### What this task involves
Print all records exactly, leaving nothing out.

### Listed records
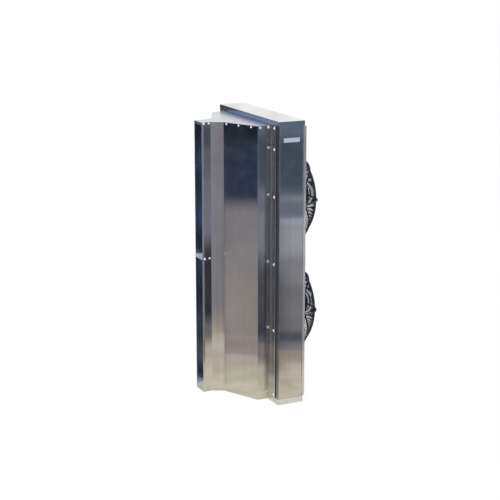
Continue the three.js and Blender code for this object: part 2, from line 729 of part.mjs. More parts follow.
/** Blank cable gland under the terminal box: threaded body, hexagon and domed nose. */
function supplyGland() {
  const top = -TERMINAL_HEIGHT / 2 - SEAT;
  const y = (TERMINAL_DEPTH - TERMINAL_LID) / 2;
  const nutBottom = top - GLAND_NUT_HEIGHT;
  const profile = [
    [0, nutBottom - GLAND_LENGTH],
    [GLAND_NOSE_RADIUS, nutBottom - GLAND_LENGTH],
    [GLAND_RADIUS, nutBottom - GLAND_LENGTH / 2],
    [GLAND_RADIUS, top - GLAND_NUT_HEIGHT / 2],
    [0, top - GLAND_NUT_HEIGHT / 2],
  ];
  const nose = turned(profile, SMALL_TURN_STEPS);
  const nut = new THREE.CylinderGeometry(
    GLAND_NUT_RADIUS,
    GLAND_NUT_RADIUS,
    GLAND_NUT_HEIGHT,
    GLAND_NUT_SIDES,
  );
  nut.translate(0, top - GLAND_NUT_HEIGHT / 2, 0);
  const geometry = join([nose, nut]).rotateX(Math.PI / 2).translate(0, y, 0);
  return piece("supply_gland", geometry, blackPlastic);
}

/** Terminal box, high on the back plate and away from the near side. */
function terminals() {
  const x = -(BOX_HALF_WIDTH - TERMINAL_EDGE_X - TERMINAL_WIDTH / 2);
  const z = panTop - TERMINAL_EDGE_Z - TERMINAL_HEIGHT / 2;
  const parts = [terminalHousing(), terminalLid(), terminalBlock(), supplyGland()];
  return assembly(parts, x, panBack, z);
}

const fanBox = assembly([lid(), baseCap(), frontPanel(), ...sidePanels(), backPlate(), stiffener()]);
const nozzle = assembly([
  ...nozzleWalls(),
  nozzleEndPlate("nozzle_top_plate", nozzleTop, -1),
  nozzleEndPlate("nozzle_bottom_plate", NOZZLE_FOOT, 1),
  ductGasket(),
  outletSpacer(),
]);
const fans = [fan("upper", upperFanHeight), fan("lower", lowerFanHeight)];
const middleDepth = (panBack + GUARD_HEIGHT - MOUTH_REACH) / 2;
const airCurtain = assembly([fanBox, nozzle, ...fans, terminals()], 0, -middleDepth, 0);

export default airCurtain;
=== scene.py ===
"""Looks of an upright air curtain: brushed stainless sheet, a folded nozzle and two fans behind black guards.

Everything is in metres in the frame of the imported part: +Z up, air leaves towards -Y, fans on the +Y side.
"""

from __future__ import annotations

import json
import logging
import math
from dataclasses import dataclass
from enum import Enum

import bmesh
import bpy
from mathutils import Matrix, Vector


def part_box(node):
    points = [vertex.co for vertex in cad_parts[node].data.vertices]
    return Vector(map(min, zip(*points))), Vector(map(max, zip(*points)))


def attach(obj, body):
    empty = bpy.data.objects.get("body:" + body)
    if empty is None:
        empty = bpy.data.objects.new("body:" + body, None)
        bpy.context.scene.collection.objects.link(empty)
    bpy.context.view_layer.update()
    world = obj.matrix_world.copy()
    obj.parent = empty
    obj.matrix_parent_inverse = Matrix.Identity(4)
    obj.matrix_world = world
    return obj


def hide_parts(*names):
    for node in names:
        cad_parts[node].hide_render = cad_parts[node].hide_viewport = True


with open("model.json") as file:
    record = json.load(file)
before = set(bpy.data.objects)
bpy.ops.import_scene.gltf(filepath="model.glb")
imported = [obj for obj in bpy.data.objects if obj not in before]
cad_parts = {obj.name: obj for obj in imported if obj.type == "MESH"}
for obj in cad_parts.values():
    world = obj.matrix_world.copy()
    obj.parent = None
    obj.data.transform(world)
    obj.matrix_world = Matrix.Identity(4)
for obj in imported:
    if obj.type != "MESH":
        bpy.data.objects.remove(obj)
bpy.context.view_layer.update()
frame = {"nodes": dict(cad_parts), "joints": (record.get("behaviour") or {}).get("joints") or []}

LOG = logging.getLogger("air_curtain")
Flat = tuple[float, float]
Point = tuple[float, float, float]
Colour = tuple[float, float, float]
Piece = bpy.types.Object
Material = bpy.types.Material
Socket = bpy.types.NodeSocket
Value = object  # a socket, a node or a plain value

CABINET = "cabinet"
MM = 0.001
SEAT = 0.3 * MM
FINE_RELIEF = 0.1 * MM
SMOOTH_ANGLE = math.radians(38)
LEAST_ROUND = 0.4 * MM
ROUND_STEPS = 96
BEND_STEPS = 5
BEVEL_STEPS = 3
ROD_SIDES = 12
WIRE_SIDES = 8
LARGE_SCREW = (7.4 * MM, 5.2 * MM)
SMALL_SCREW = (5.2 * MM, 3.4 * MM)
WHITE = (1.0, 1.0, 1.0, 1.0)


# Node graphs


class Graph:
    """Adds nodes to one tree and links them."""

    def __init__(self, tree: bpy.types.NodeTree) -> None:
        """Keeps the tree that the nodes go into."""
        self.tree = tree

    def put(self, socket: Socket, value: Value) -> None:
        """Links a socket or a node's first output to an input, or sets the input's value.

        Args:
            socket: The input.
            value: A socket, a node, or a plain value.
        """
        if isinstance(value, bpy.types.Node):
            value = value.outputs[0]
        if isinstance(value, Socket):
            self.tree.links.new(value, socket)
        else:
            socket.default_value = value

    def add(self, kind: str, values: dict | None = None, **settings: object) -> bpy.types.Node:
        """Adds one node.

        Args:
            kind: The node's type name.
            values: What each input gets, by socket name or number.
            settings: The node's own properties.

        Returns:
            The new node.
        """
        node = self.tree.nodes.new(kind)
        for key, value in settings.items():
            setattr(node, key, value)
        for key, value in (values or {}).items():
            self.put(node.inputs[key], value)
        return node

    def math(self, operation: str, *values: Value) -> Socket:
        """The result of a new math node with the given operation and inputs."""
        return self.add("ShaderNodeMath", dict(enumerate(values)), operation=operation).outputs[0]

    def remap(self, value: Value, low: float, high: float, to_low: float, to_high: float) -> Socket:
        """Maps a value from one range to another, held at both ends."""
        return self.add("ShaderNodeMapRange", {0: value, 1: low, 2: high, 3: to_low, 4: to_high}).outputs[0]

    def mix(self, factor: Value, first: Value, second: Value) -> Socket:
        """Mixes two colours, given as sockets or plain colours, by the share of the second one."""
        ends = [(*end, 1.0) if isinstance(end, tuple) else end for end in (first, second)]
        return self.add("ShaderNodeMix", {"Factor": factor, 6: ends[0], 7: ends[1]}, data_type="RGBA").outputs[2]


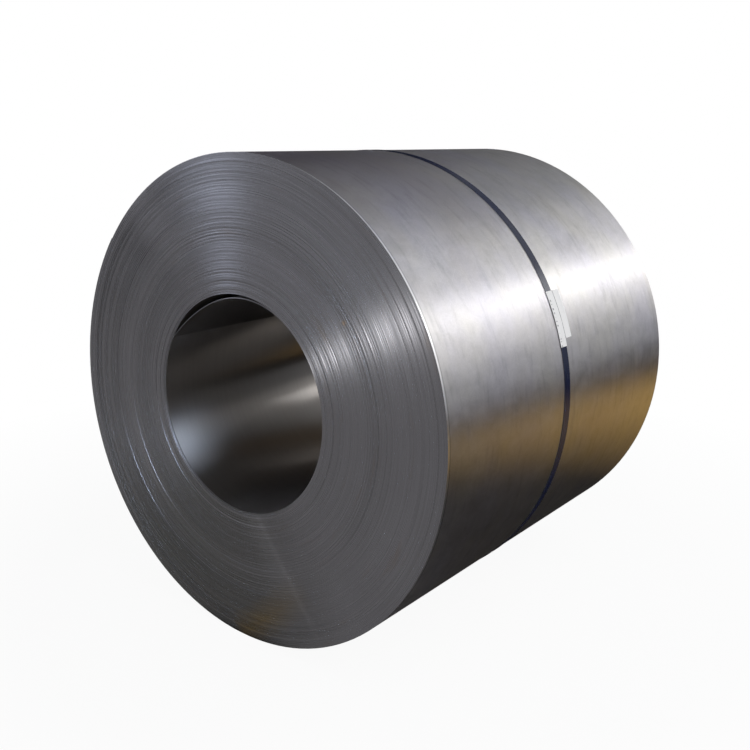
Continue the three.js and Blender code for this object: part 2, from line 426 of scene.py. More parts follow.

### Result of this task
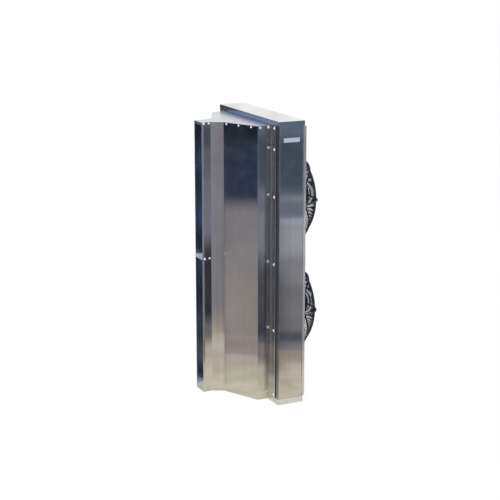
Continue the three.js and Blender code for this object: part 2, from line 729 of part.mjs. More parts follow.
/** Blank cable gland under the terminal box: threaded body, hexagon and domed nose. */
function supplyGland() {
  const top = -TERMINAL_HEIGHT / 2 - SEAT;
  const y = (TERMINAL_DEPTH - TERMINAL_LID) / 2;
  const nutBottom = top - GLAND_NUT_HEIGHT;
  const profile = [
    [0, nutBottom - GLAND_LENGTH],
    [GLAND_NOSE_RADIUS, nutBottom - GLAND_LENGTH],
    [GLAND_RADIUS, nutBottom - GLAND_LENGTH / 2],
    [GLAND_RADIUS, top - GLAND_NUT_HEIGHT / 2],
    [0, top - GLAND_NUT_HEIGHT / 2],
  ];
  const nose = turned(profile, SMALL_TURN_STEPS);
  const nut = new THREE.CylinderGeometry(
    GLAND_NUT_RADIUS,
    GLAND_NUT_RADIUS,
    GLAND_NUT_HEIGHT,
    GLAND_NUT_SIDES,
  );
  nut.translate(0, top - GLAND_NUT_HEIGHT / 2, 0);
  const geometry = join([nose, nut]).rotateX(Math.PI / 2).translate(0, y, 0);
  return piece("supply_gland", geometry, blackPlastic);
}

/** Terminal box, high on the back plate and away from the near side. */
function terminals() {
  const x = -(BOX_HALF_WIDTH - TERMINAL_EDGE_X - TERMINAL_WIDTH / 2);
  const z = panTop - TERMINAL_EDGE_Z - TERMINAL_HEIGHT / 2;
  const parts = [terminalHousing(), terminalLid(), terminalBlock(), supplyGland()];
  return assembly(parts, x, panBack, z);
}

const fanBox = assembly([lid(), baseCap(), frontPanel(), ...sidePanels(), backPlate(), stiffener()]);
const nozzle = assembly([
  ...nozzleWalls(),
  nozzleEndPlate("nozzle_top_plate", nozzleTop, -1),
  nozzleEndPlate("nozzle_bottom_plate", NOZZLE_FOOT, 1),
  ductGasket(),
  outletSpacer(),
]);
const fans = [fan("upper", upperFanHeight), fan("lower", lowerFanHeight)];
const middleDepth = (panBack + GUARD_HEIGHT - MOUTH_REACH) / 2;
const airCurtain = assembly([fanBox, nozzle, ...fans, terminals()], 0, -middleDepth, 0);

export default airCurtain;
=== scene.py ===
"""Looks of an upright air curtain: brushed stainless sheet, a folded nozzle and two fans behind black guards.

Everything is in metres in the frame of the imported part: +Z up, air leaves towards -Y, fans on the +Y side.
"""

from __future__ import annotations

import json
import logging
import math
from dataclasses import dataclass
from enum import Enum

import bmesh
import bpy
from mathutils import Matrix, Vector


def part_box(node):
    points = [vertex.co for vertex in cad_parts[node].data.vertices]
    return Vector(map(min, zip(*points))), Vector(map(max, zip(*points)))


def attach(obj, body):
    empty = bpy.data.objects.get("body:" + body)
    if empty is None:
        empty = bpy.data.objects.new("body:" + body, None)
        bpy.context.scene.collection.objects.link(empty)
    bpy.context.view_layer.update()
    world = obj.matrix_world.copy()
    obj.parent = empty
    obj.matrix_parent_inverse = Matrix.Identity(4)
    obj.matrix_world = world
    return obj


def hide_parts(*names):
    for node in names:
        cad_parts[node].hide_render = cad_parts[node].hide_viewport = True


with open("model.json") as file:
    record = json.load(file)
before = set(bpy.data.objects)
bpy.ops.import_scene.gltf(filepath="model.glb")
imported = [obj for obj in bpy.data.objects if obj not in before]
cad_parts = {obj.name: obj for obj in imported if obj.type == "MESH"}
for obj in cad_parts.values():
    world = obj.matrix_world.copy()
    obj.parent = None
    obj.data.transform(world)
    obj.matrix_world = Matrix.Identity(4)
for obj in imported:
    if obj.type != "MESH":
        bpy.data.objects.remove(obj)
bpy.context.view_layer.update()
frame = {"nodes": dict(cad_parts), "joints": (record.get("behaviour") or {}).get("joints") or []}

LOG = logging.getLogger("air_curtain")
Flat = tuple[float, float]
Point = tuple[float, float, float]
Colour = tuple[float, float, float]
Piece = bpy.types.Object
Material = bpy.types.Material
Socket = bpy.types.NodeSocket
Value = object  # a socket, a node or a plain value

CABINET = "cabinet"
MM = 0.001
SEAT = 0.3 * MM
FINE_RELIEF = 0.1 * MM
SMOOTH_ANGLE = math.radians(38)
LEAST_ROUND = 0.4 * MM
ROUND_STEPS = 96
BEND_STEPS = 5
BEVEL_STEPS = 3
ROD_SIDES = 12
WIRE_SIDES = 8
LARGE_SCREW = (7.4 * MM, 5.2 * MM)
SMALL_SCREW = (5.2 * MM, 3.4 * MM)
WHITE = (1.0, 1.0, 1.0, 1.0)


# Node graphs


class Graph:
    """Adds nodes to one tree and links them."""

    def __init__(self, tree: bpy.types.NodeTree) -> None:
        """Keeps the tree that the nodes go into."""
        self.tree = tree

    def put(self, socket: Socket, value: Value) -> None:
        """Links a socket or a node's first output to an input, or sets the input's value.

        Args:
            socket: The input.
            value: A socket, a node, or a plain value.
        """
        if isinstance(value, bpy.types.Node):
            value = value.outputs[0]
        if isinstance(value, Socket):
            self.tree.links.new(value, socket)
        else:
            socket.default_value = value

    def add(self, kind: str, values: dict | None = None, **settings: object) -> bpy.types.Node:
        """Adds one node.

        Args:
            kind: The node's type name.
            values: What each input gets, by socket name or number.
            settings: The node's own properties.

        Returns:
            The new node.
        """
        node = self.tree.nodes.new(kind)
        for key, value in settings.items():
            setattr(node, key, value)
        for key, value in (values or {}).items():
            self.put(node.inputs[key], value)
        return node

    def math(self, operation: str, *values: Value) -> Socket:
        """The result of a new math node with the given operation and inputs."""
        return self.add("ShaderNodeMath", dict(enumerate(values)), operation=operation).outputs[0]

    def remap(self, value: Value, low: float, high: float, to_low: float, to_high: float) -> Socket:
        """Maps a value from one range to another, held at both ends."""
        return self.add("ShaderNodeMapRange", {0: value, 1: low, 2: high, 3: to_low, 4: to_high}).outputs[0]

    def mix(self, factor: Value, first: Value, second: Value) -> Socket:
        """Mixes two colours, given as sockets or plain colours, by the share of the second one."""
        ends = [(*end, 1.0) if isinstance(end, tuple) else end for end in (first, second)]
        return self.add("ShaderNodeMix", {"Factor": factor, 6: ends[0], 7: ends[1]}, data_type="RGBA").outputs[2]


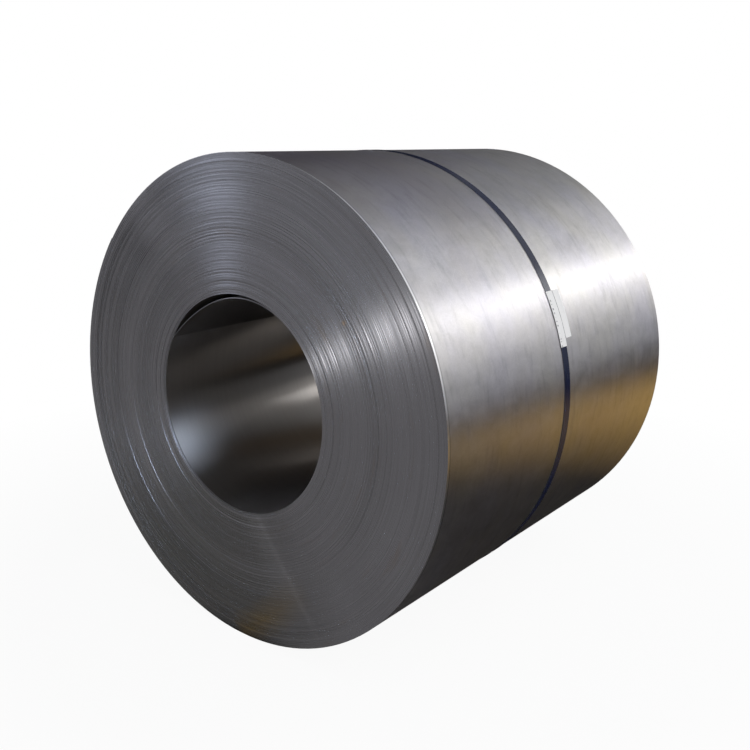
Continue the three.js and Blender code for this object: part 2, from line 426 of scene.py. More parts follow.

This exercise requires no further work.